There are four Vedas –
Each Veda has been sub-classified into four major text types –
The Samhitas – hymns,
The Aranyaka – text on rituals, ceremonies and sacrifices,
The Brahmanas – commentaries on rituals, ceremonies and sacrifices and
The Upanishads – texts discussing meditation, philosophy and spiritual knowledge.
The word Veda in Sanskrit means perception of knowledge / true and sacred knowledge / wisdom.
It is derived from the root word ‘Vid’ which means ‘to know’.
The four Vedas
‘Rik’ means ‘praise’ and ‘Veda’ means ‘knowledge’.
Rigveda is an ancient Indian collection of Vedic Sanskrit hymns along with associated commentaries. It was likely composed between 1700–1100 BCE, making it one of the world’s oldest religious texts. It was preserved over centuries by oral tradition alone and was probably not put in writing before the Early middle ages.
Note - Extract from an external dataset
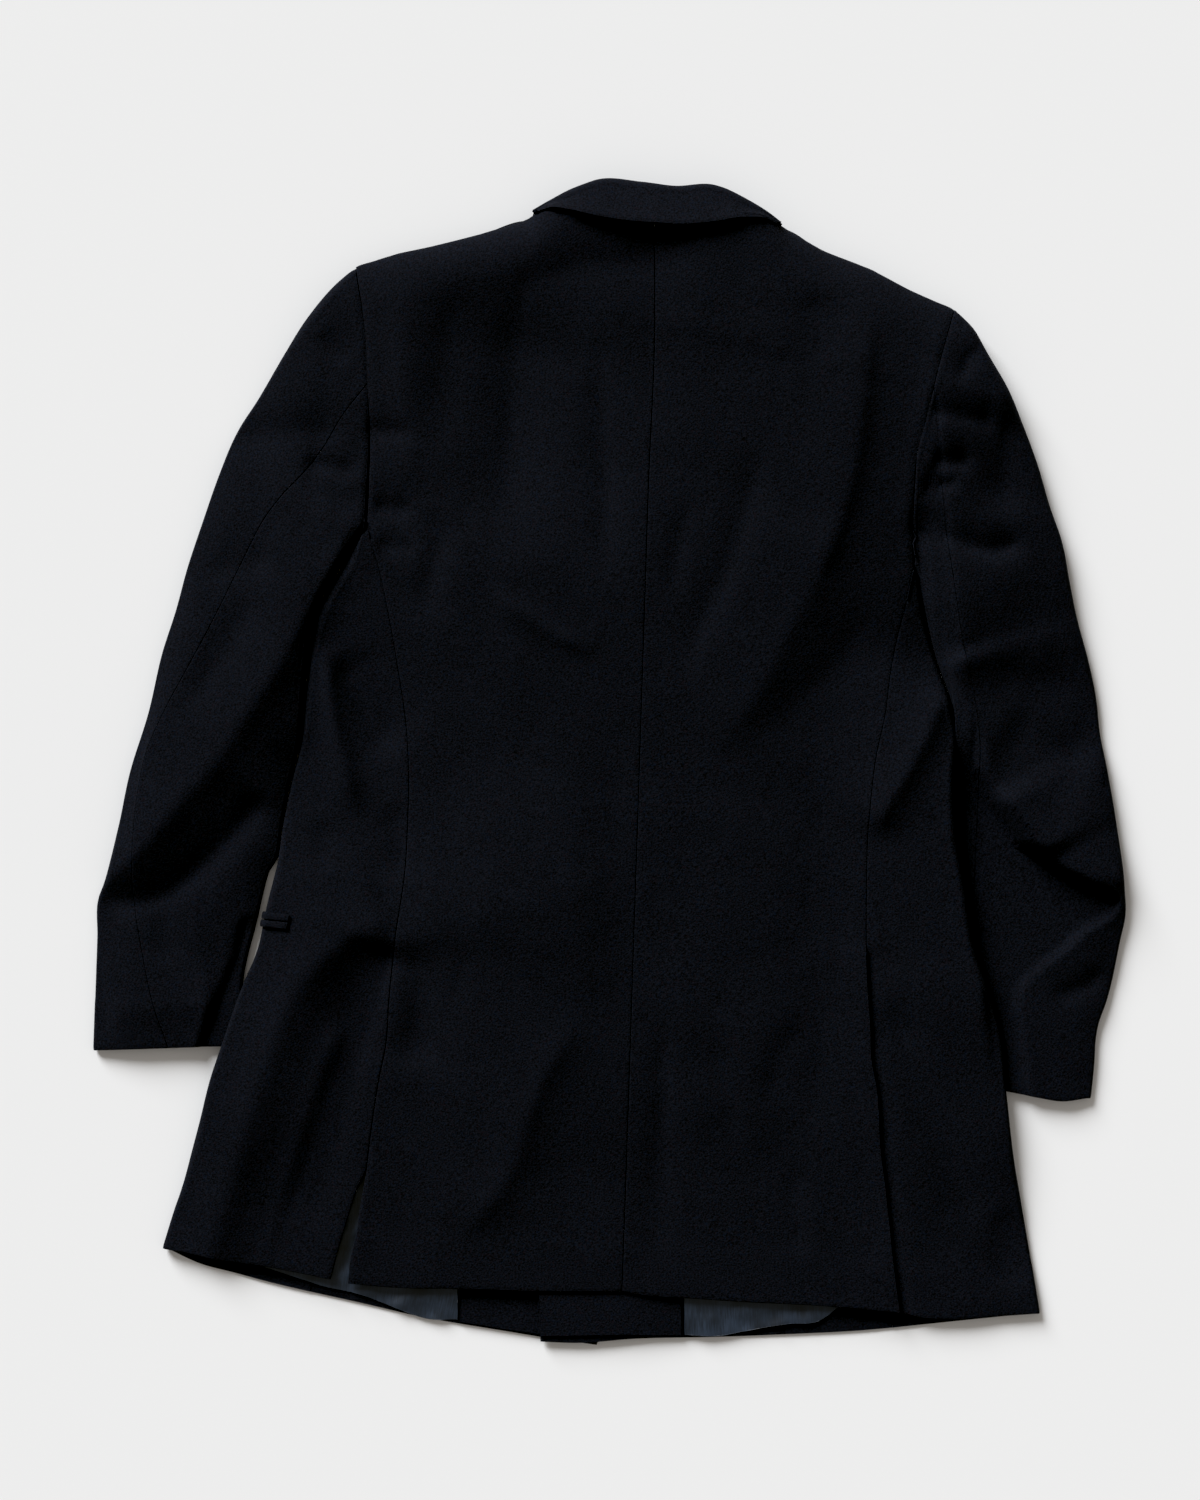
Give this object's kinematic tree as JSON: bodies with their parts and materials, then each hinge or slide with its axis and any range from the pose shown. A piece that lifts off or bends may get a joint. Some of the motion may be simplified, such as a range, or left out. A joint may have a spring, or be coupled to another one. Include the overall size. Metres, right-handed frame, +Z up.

The core text, known as the Rigveda Samhita, is a collection of 1,028 hymns in 10,600 verses, organized into ten books known as mandalas. The hymns in Rigveda are mostly in praise of specific deities. Some of its verses continue to be chanted during Hindu celebrations and prayers, even today.
The term Yajurveda comes from Sanskrit word, yajus, meaning “worship” or “sacrifice,” and veda, meaning “knowledge.”
Yajurveda is an ancient Vedic Sanskrit text which is a compilation of prose hymns that are chanted by a priest while performing religious rituals before the fire. The exact century of composition of Yajurveda is unknown, and estimated by scholars to be around 1200 to 1000 BCE.
Yajurveda is broadly grouped into two –
the “black” or “dark” (Krishna) Yajurveda and
the “white” or “bright” (Shukla) Yajurveda.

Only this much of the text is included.